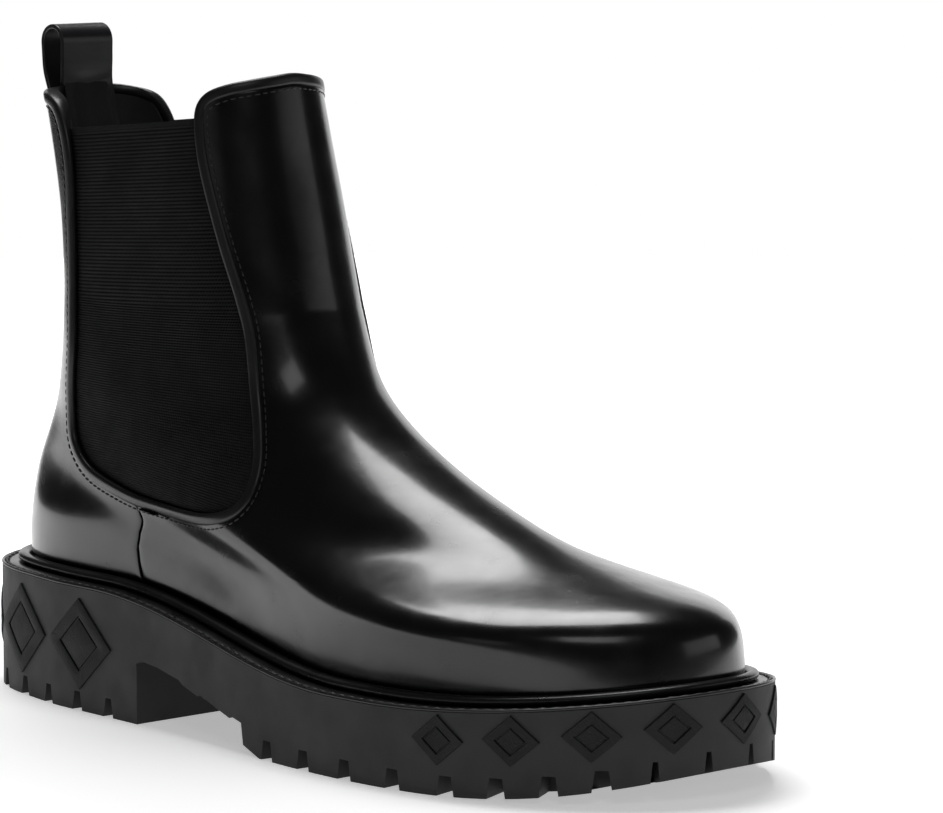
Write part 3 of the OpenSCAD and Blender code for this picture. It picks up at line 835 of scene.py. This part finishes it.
    def _wedge(self, bm: bmesh.types.BMesh, side: int, way: float, top: float, bottom: float) -> None:
        """Adds one slot cutter, wider at the bottom, that runs in from the outline."""
        angle = self.angle_at(side, way)
        rim, foot = LAST.rim(angle, self.ledge), LAST.rim(angle, 0.0)
        turn = math.atan2(rim[1] - foot[1], rim[0] - foot[0])
        low = float(self.ground(rim[0]))
        verts = bmesh.ops.create_cube(bm, size=1.0)["verts"]
        for v in verts:
            wide = top if v.co.z > 0 else bottom * 1.15
            v.co = (
                -self.slot_reach if v.co.x < 0 else 5.0,
                wide / 2 * (1 if v.co.y > 0 else -1),
                low + self.slot_h if v.co.z > 0 else low - 1.5,
            )
        move = Matrix.Translation((rim[0], rim[1], 0.0)) @ Matrix.Rotation(turn, 4, "Z")
        bmesh.ops.transform(bm, matrix=move, verts=verts)

    def _studs(self) -> bpy.types.Object:
        """Returns the raised lozenge frames round the toe and the heel."""
        bm = bmesh.new()
        wide, high, under = self.toe_stud
        for k in range(-4, 5):
            way = k * self.toe_pitch
            x = LAST.rim(self.angle_at(-1, way), self.ledge)[0]
            self._lozenge(bm, way, float(LAST.lift(x)) - under, wide, high, 0.27)
        wide, high, middle = self.heel_stud
        for side in (-1, 1):
            for back in self.heel_studs:
                way = self.half_length(-1) - side * back
                self._lozenge(bm, way, middle, wide, high, 0.24)
        studs = new_object("relief_studs", bm)
        studs.data.set_sharp_from_angle(angle=math.radians(self.crease))
        return studs

    def _lozenge(
        self, bm: bmesh.types.BMesh, way: float, z: float, wide: float, high: float, frame_w: float
    ) -> None:
        """Adds one lozenge frame and the flat stud inside it, bent round the outline.

        Args:
            bm: The bmesh that takes them.
            way: Distance of the middle from the toe, along the outer side.
            z: Height of the middle.
            wide: Width of the frame.
            high: Height of the frame.
            frame_w: Width of the frame's border as a share of its half width.
        """
        hole = 1 - frame_w * 1.6
        frame_rows = np.array(
            [(1.0, -0.3), (1.0, 0.5), (0.975, 0.65), (hole + 0.03, 0.65), (hole, 0.5), (hole, -0.3)]
        )
        stud_rows = np.array([(hole - 0.07, -0.3), (hole - 0.07, 0.35), (hole - 0.11, 0.5), (0.0, 0.5)])
        corners = np.array([(1, 0), (0, 1), (-1, 0), (0, -1)], float)

        def bent(rows: np.ndarray, row: np.ndarray, u: np.ndarray) -> Points:
            turn = u * 4
            corner = np.floor(turn).astype(int) % 4
            f = (turn - np.floor(turn))[:, None]
            spot = corners[corner] * (1 - f) + corners[(corner + 1) % 4] * f
            a = -spot[:, 0] * rows[row, 0] * wide / 2
            b = spot[:, 1] * rows[row, 0] * high / 2
            plan = LAST.rim(self.angle_at(-1, way + a), self.ledge + rows[row, 1])
            return np.column_stack([plan, z + b])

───

**Exercise objective:**
Take the listing above and write it out again exactly.

**Answer in full:**
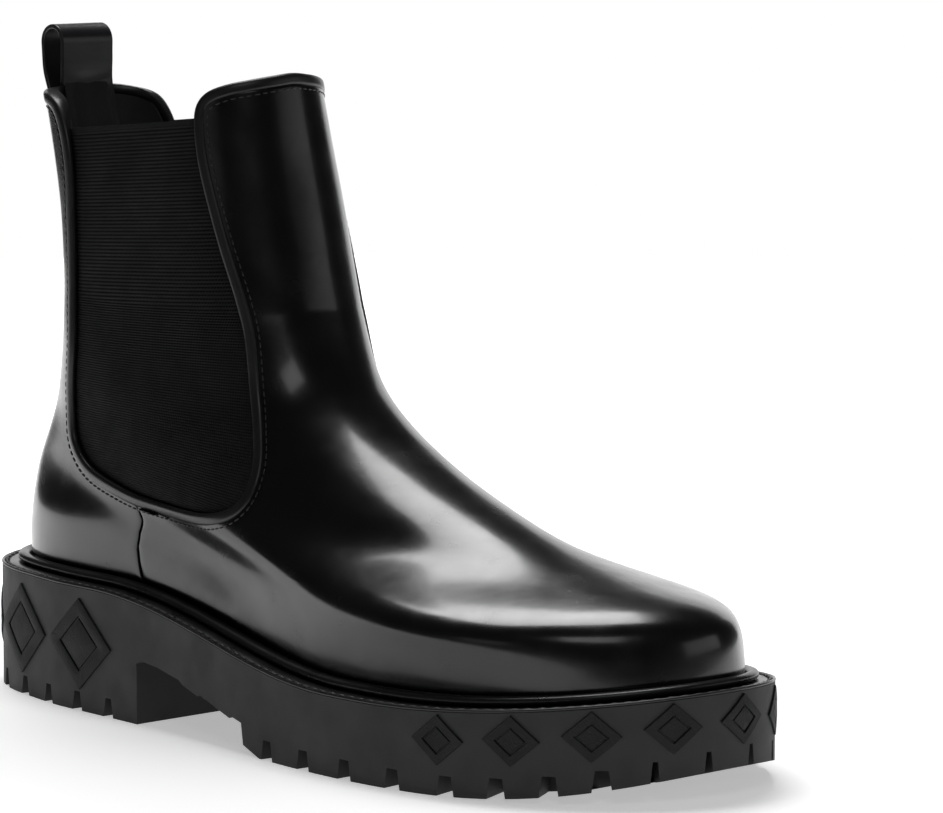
Write part 3 of the OpenSCAD and Blender code for this picture. It picks up at line 835 of scene.py. This part finishes it.
    def _wedge(self, bm: bmesh.types.BMesh, side: int, way: float, top: float, bottom: float) -> None:
        """Adds one slot cutter, wider at the bottom, that runs in from the outline."""
        angle = self.angle_at(side, way)
        rim, foot = LAST.rim(angle, self.ledge), LAST.rim(angle, 0.0)
        turn = math.atan2(rim[1] - foot[1], rim[0] - foot[0])
        low = float(self.ground(rim[0]))
        verts = bmesh.ops.create_cube(bm, size=1.0)["verts"]
        for v in verts:
            wide = top if v.co.z > 0 else bottom * 1.15
            v.co = (
                -self.slot_reach if v.co.x < 0 else 5.0,
                wide / 2 * (1 if v.co.y > 0 else -1),
                low + self.slot_h if v.co.z > 0 else low - 1.5,
            )
        move = Matrix.Translation((rim[0], rim[1], 0.0)) @ Matrix.Rotation(turn, 4, "Z")
        bmesh.ops.transform(bm, matrix=move, verts=verts)

    def _studs(self) -> bpy.types.Object:
        """Returns the raised lozenge frames round the toe and the heel."""
        bm = bmesh.new()
        wide, high, under = self.toe_stud
        for k in range(-4, 5):
            way = k * self.toe_pitch
            x = LAST.rim(self.angle_at(-1, way), self.ledge)[0]
            self._lozenge(bm, way, float(LAST.lift(x)) - under, wide, high, 0.27)
        wide, high, middle = self.heel_stud
        for side in (-1, 1):
            for back in self.heel_studs:
                way = self.half_length(-1) - side * back
                self._lozenge(bm, way, middle, wide, high, 0.24)
        studs = new_object("relief_studs", bm)
        studs.data.set_sharp_from_angle(angle=math.radians(self.crease))
        return studs

    def _lozenge(
        self, bm: bmesh.types.BMesh, way: float, z: float, wide: float, high: float, frame_w: float
    ) -> None:
        """Adds one lozenge frame and the flat stud inside it, bent round the outline.

        Args:
            bm: The bmesh that takes them.
            way: Distance of the middle from the toe, along the outer side.
            z: Height of the middle.
            wide: Width of the frame.
            high: Height of the frame.
            frame_w: Width of the frame's border as a share of its half width.
        """
        hole = 1 - frame_w * 1.6
        frame_rows = np.array(
            [(1.0, -0.3), (1.0, 0.5), (0.975, 0.65), (hole + 0.03, 0.65), (hole, 0.5), (hole, -0.3)]
        )
        stud_rows = np.array([(hole - 0.07, -0.3), (hole - 0.07, 0.35), (hole - 0.11, 0.5), (0.0, 0.5)])
        corners = np.array([(1, 0), (0, 1), (-1, 0), (0, -1)], float)

        def bent(rows: np.ndarray, row: np.ndarray, u: np.ndarray) -> Points:
            turn = u * 4
            corner = np.floor(turn).astype(int) % 4
            f = (turn - np.floor(turn))[:, None]
            spot = corners[corner] * (1 - f) + corners[(corner + 1) % 4] * f
            a = -spot[:, 0] * rows[row, 0] * wide / 2
            b = spot[:, 1] * rows[row, 0] * high / 2
            plan = LAST.rim(self.angle_at(-1, way + a), self.ledge + rows[row, 1])
            return np.column_stack([plan, z + b])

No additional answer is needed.